How to find the clue of the riddle? The maze of a painting proves to be the mystery of a man. Zao Wou-Ki asserts it. His whole life is contained within his paintings. It tries to confine itself there and nonetheless always spills over. It settles there. It engraves itself in it. It inscribes itself in it. Sign and sense only fully meet in one unique point in the extreme crash of a man’s life. How many pains and doubts to approach the truth in a painting! All these paintings designated to the witness as homages, really more dedications than titles, bear this testimony. He portrays, not a person, nor any ephemeral being, but the relationship he maintains with a being. Relation of admiration for a deceased artist or for someone he never personally met like Matisse. Relation of creative friendship as with Henri Michaux or René Char. Love relationship, as in Hommage à Françoise (Homage to Françoise). Lucky are those who enter into the circle of truth of a painting revealing the being. The Hommage à Jean – 15.04.2006 (Homage to Jean – 15.04.2006) in memory of his deceased friend, Jean Leymarie, marks the fulfilment of a period in Zao Wou-Ki’s work. Color surfaces blend in subtle shades, a deep opaque blue being gradually conquered by a rising swell. A relief. Hardly a few lines. The world comes down to white specks, particles organizing in a deep ocean. Sometimes at the origin of these homages, there is a situation, a common place, a shared and accepted view like a common point of view on the world, even if a fragile one. Zao Wou-Ki’s friendships do not let themselves be disembodied. They blend into the world, they express themselves from day to day, according to feelings and moods. The advice he gave to young Chinese artists when he taught them in Hangzhou, was not a vain word: artists must accept to be cyclo-thymic. The artist absorbs the world in an endless elementary breathing. His painting is the struggle of life against annihilation.

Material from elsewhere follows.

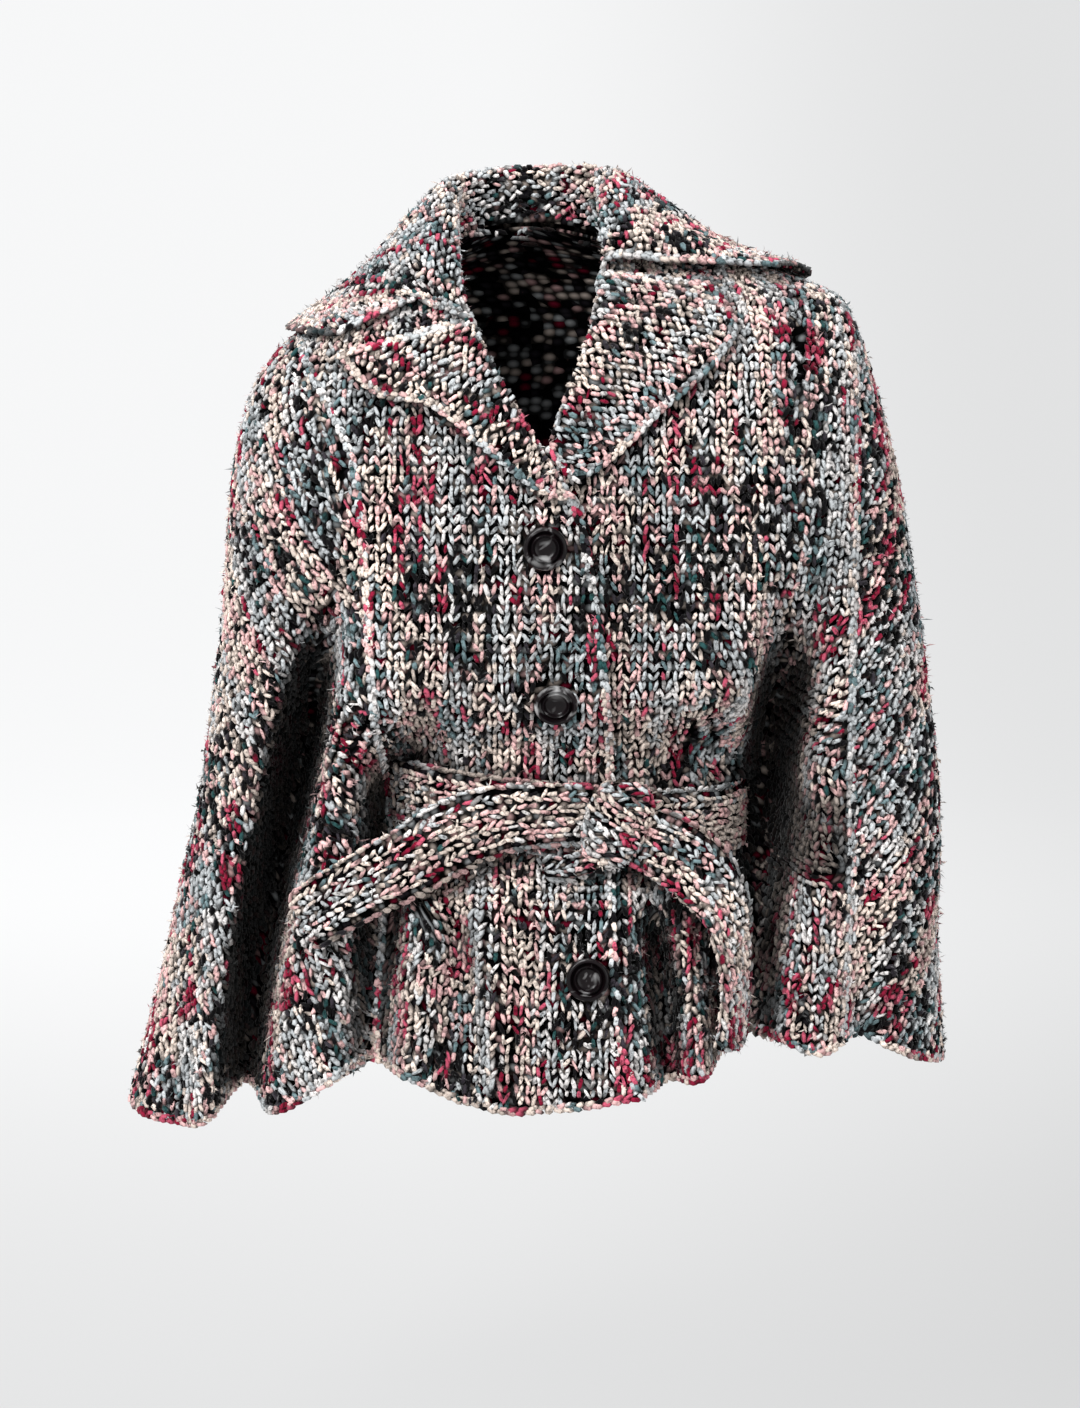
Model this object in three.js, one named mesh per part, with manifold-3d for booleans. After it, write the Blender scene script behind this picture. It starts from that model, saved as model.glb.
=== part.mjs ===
// A belted cape of thick boucle knit, in the hollow form it keeps while it is worn.
// Lengths are millimetres. +Z is up, the front faces -Y and +X is the wearer's left.
// The origin lies midway between the two neck points, where the wearer's shoulders carry the cape.
import * as THREE from "three";
import { mergeVertices } from "three/addons/utils/BufferGeometryUtils.js";
import Module from "manifold-3d";

const wasm = await Module();
wasm.setup();

// ---------- driving sizes ----------

const WALL = 4; // thickness of the knitted cloth
const SEAM = 0.3; // gap between two pieces that are sewn edge to edge
const LAYER = 1; // air between two layers that lie on each other
const BELT_WIDE = 56;
const BELT_THICK = 7; // the belt is a flattened tube of the same knit
const BUTTON_ACROSS = 33;

function table(columns, rows) {
  const names = columns.split(" ");
  return rows.map((row) => Object.fromEntries(names.map((name, i) => [name, row[i]])));
}

// The body of the cape is a stack of rings from the neck (level 0) to the hem (level 1).
// right, left, front and back are how far the ring reaches from the origin on each side,
// the z columns are its heights there, and square is 2 for an ellipse and more for a boxier ring.
const RINGS = table("level right left front back zFront zBack zRight zLeft square", [
  [0.0, 63, 63, 62, 58, -24, 12, 0, 0, 2.0],
  [0.06, 100, 118, 80, 76, -44, -2, -24, -10, 2.0],
  [0.12, 148, 188, 100, 96, -68, -22, -52, -25, 2.1],
  [0.16, 180, 238, 112, 106, -90, -42, -72, -42, 2.15],
  [0.2, 201, 252, 121, 113, -114, -70, -92, -62, 2.25],
  [0.26, 219, 265, 130, 119, -150, -112, -124, -98, 2.35],
  [0.36, 233, 287, 136, 124, -213, -182, -188, -178, 2.4],
  [0.5, 242, 306, 136, 128, -302, -284, -290, -284, 2.4],
  [0.62, 252, 317, 136, 134, -374, -362, -366, -364, 2.4],
  [0.72, 262, 325, 138, 142, -437, -430, -434, -430, 2.4],
  [0.82, 278, 327, 145, 152, -503, -500, -502, -494, 2.4],
  [0.91, 294, 326, 155, 165, -572, -568, -574, -560, 2.35],
  [1.0, 322, 333, 164, 182, -654, -650, -682, -648, 2.3],
]);
const APEX = 0.16; // level of the two shoulder points, where the wings begin
const APEX_HALF = 4; // half the width of a wing at its point

const LEVELS = [
  0, 0.04, 0.08, 0.12, 0.157, 0.16, 0.2, 0.24, 0.276, 0.31, 0.355, 0.42, 0.48, 0.54, 0.595,
  0.645, 0.69, 0.735, 0.78, 0.825, 0.87, 0.915, 0.96, 1,
];

// Folds, each a soft trough pressed into one face of the rings. at0 and at1 are its place across
// the face at its two ends, from and to are its levels, peak is the level of its full depth,
// half is half its width, depth is its full depth and hem is its depth at its lower end.
const FOLDS = table("face at0 at1 from peak to half depth hem", [
  ["front", -140, -226, 0.38, 0.7, 1.0, 30, 122, 84], // between the right wing and its bulge
  ["front", 206, 168, 0.4, 0.68, 1.0, 38, 132, 62], // between the left front and the left wing
  ["front", -106, -121, 0.58, 0.72, 1.0, 30, 92, 44], // where the belt enters on the right
  ["front", -84, -52, 0.56, 0.66, 0.74, 16, 15, 0], // gathers above the belt
  ["front", -34, -26, 0.6, 0.68, 0.74, 12, 8, 0],
  ["front", 118, 100, 0.56, 0.67, 0.74, 16, 14, 0],
  ["front", -66, -36, 0.76, 0.86, 1.0, 20, 24, 10], // flares of the peplum under the belt
  ["front", 88, 108, 0.76, 0.88, 1.0, 22, 44, 40],
  ["front", 122, 150, 0.77, 0.88, 1.0, 18, 32, 22],
  ["front", -20, 14, 0.78, 0.88, 1.0, 22, 8, 6],
  ["front", 262, 258, 0.62, 0.9, 1.0, 20, 10, 16],
  ["front", -262, -276, 0.5, 0.8, 1.0, 24, 8, 12],
  ["back", -190, -214, 0.3, 0.9, 1.0, 34, 26, 30],
  ["back", -120, -132, 0.46, 0.9, 1.0, 30, 20, 26],
  ["back", -48, -62, 0.36, 0.88, 1.0, 32, 24, 22],
  ["back", 22, 18, 0.52, 0.9, 1.0, 28, 16, 24],
  ["back", 92, 98, 0.4, 0.86, 1.0, 32, 26, 28],
  ["back", 166, 182, 0.48, 0.9, 1.0, 30, 22, 30],
  ["back", 236, 258, 0.34, 0.88, 1.0, 34, 26, 24],
  ["right", 30, 44, 0.44, 0.86, 1.0, 30, 16, 22],
  ["left", 40, 62, 0.5, 0.88, 1.0, 30, 18, 20],
]);
const ROUNDING = 8; // how far each ring is rounded off along the cloth, either way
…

And it is not like fighting an already lost fight. Let us have a look at this wisdom that gradually settles, beyond bereavements and pains; the dark works, where the world seems to be about to drown, recede before the profusion, the brightness of colors. As time goes by, Zao Wou-Ki’s world quietens down. Like a river which flow spreads out and subsides, its swirls concealed into the depth of its waters. ‘Why not paint from the kingdom of the dead that Asia travels like a giant fish the color of black sulphur?’ Harmony is possible. The torn veil of nature seems to re-weave itself to become the very skin of the being.

It is a hand-to-hand fight. The canvas and the artist are made of the same stuff. Animated matter. The experience of the painting drinks life from the very hand that feeds it. And he answers. ‘Little by little I understood that what I was painting looked like what was happening inside me.’ In short, all paintings in Zao Wou-Ki are emotional paintings. The secret is well hidden. Modestly. As a return to essences. And yet, the subject of his painting really is the never ending tempo of passions, the inconsistency of experienced moments, the discontinuity of our perception of time. It is not the original world designed by God, but the eye of man returning towards the origins of the world, heavy with all his remembrances, with all his hopes and all his fears. One cannot love Zao Wou-Ki’s painting without loving mankind. This surprising union is not easy.

Nothing like that here. His painting cannot lie. It re-draws the boundaries of what art represents, a technique without stylistic tricks, an image devoid of illusion. In a sense, he is related to those icon painters, who live in the permanent exchange between their creation and their existence as creatures. They do not paint, they pray the icons. They do not represent, they imagine. But the intercession is more immediate. No need for a religious communion. The eye of man looks into the inner depth of the being, because he is part of it. There is no rupture.

That is probably the mystery of the ‘joy of painting’ that Zao Wou-Ki claims, a way to be a part of the world and to blend into it with all his energy.